All I can say is that this year's job candidates are being introduced to Colorado State University as it really is: austerity now, austerity FOREVAH! Except for the football coach ($1.5 million) and the football team, which will be getting a new on-campus stadium. Because you know, football spending is such an excellent way to provide for the instructional budget.

SEK said...

Actually, this is what I jokingly meant we were fighting about. It's not that there's a cut-off date for 2010, it Reid's clarification:

By specifying “between 2010 and time of appointment” we indicated that we are interested in applicants with up to three years in a tenure-track position as well as those who are just beginning their careers.

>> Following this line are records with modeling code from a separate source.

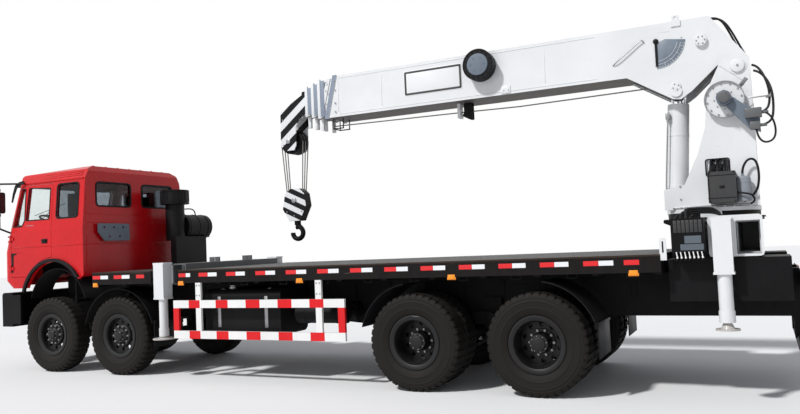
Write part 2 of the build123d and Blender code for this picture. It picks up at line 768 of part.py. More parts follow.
def front_outrigger_box():
    body = box(FRONT_BOX_X0, FRONT_BOX_X1, -BOX_HALF, BOX_HALF, FRONT_BOX_Z0, FRONT_BOX_Z1)
    for x0, x1 in beam_slots(FRONT_BOX_X0, FRONT_BOX_X1):
        body -= box(x0, x1, -BOX_HALF - 20, BOX_HALF + 20, FRONT_BOX_Z0 + BOX_WALL, FRONT_BOX_Z1 - BOX_WALL)
    for y in (-375.0, 375.0):
        for lug in (-60, 60):
            body += box(2480, 2560, y + lug - 10, y + lug + 10, FRONT_BOX_Z1, FRONT_BOX_Z1 + 70)
    return body


# Outriggers: name, side, box x range, box z range, foot z, foot radius, neck height,
# housing z range, cylinder radius
OUTRIGGERS = [
    ("front_left", -1, FRONT_BOX_X0, FRONT_BOX_X1, FRONT_BOX_Z0, FRONT_BOX_Z1, 530, 150, 38, 1070, 1565, 58),
    ("front_right", 1, FRONT_BOX_X0, FRONT_BOX_X1, FRONT_BOX_Z0, FRONT_BOX_Z1, 530, 150, 38, 1070, 1565, 58),
    ("rear_left", -1, REAR_BOX_X0, REAR_BOX_X1, REAR_BOX_Z0, REAR_BOX_Z1 - 30, 720, 110, 74, 1250, 1790, 66),
    ("rear_right", 1, REAR_BOX_X0, REAR_BOX_X1, REAR_BOX_Z0, REAR_BOX_Z1 - 30, 720, 110, 74, 1250, 1790, 66),
]
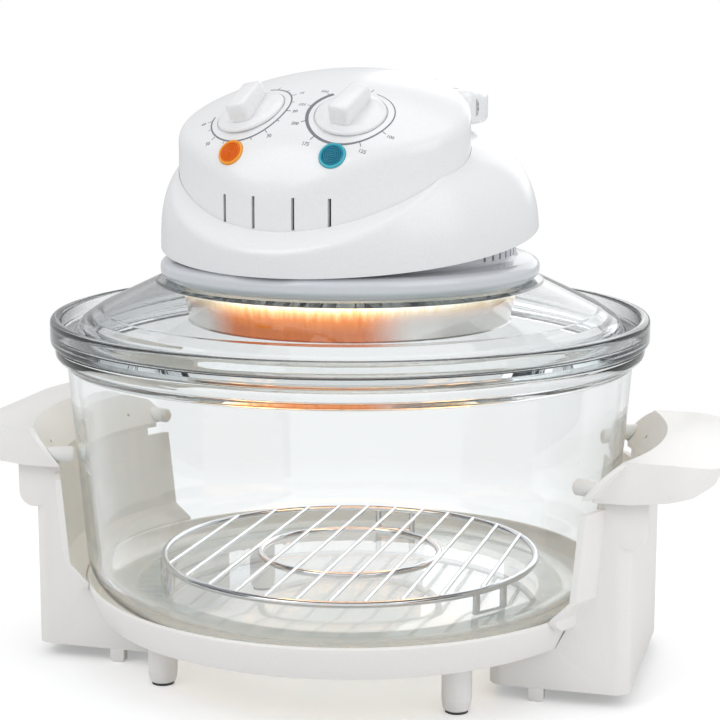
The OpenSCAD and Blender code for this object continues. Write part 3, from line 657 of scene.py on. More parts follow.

Meaning that if you landed a TT job between 2005 and 2009, you can apply. But if you didn't? They don't want you. They're specifically targeting people who graduated into the wrong market and failed to land a job. It's just disgusting.

Contingent Cassandra said...

The really nasty part, to my mind, is that they're at least theoretically willing to consider ABDs (that "time of appointment" thing). If they want to cut down the applicant pool, it would make far more sense to require Ph.D. in hand at time of application (though I suppose that may be hard to do, since one can't require a qualification to be in place before the job itself is, and academic job searches include a ridiculous amount of time between offer and actually starting the job). But creating a culture in which people are afraid to defend because various clocks start ticking (post-doc ones already do) is really counterproductive for everybody involved.

Dr. Koshary said...

Buncha douchebags. I *almost* wouldn't blame you, Sisyphus, for the flaming bag trick.

Also, I express my admiration for Historiann's George Wallace reference.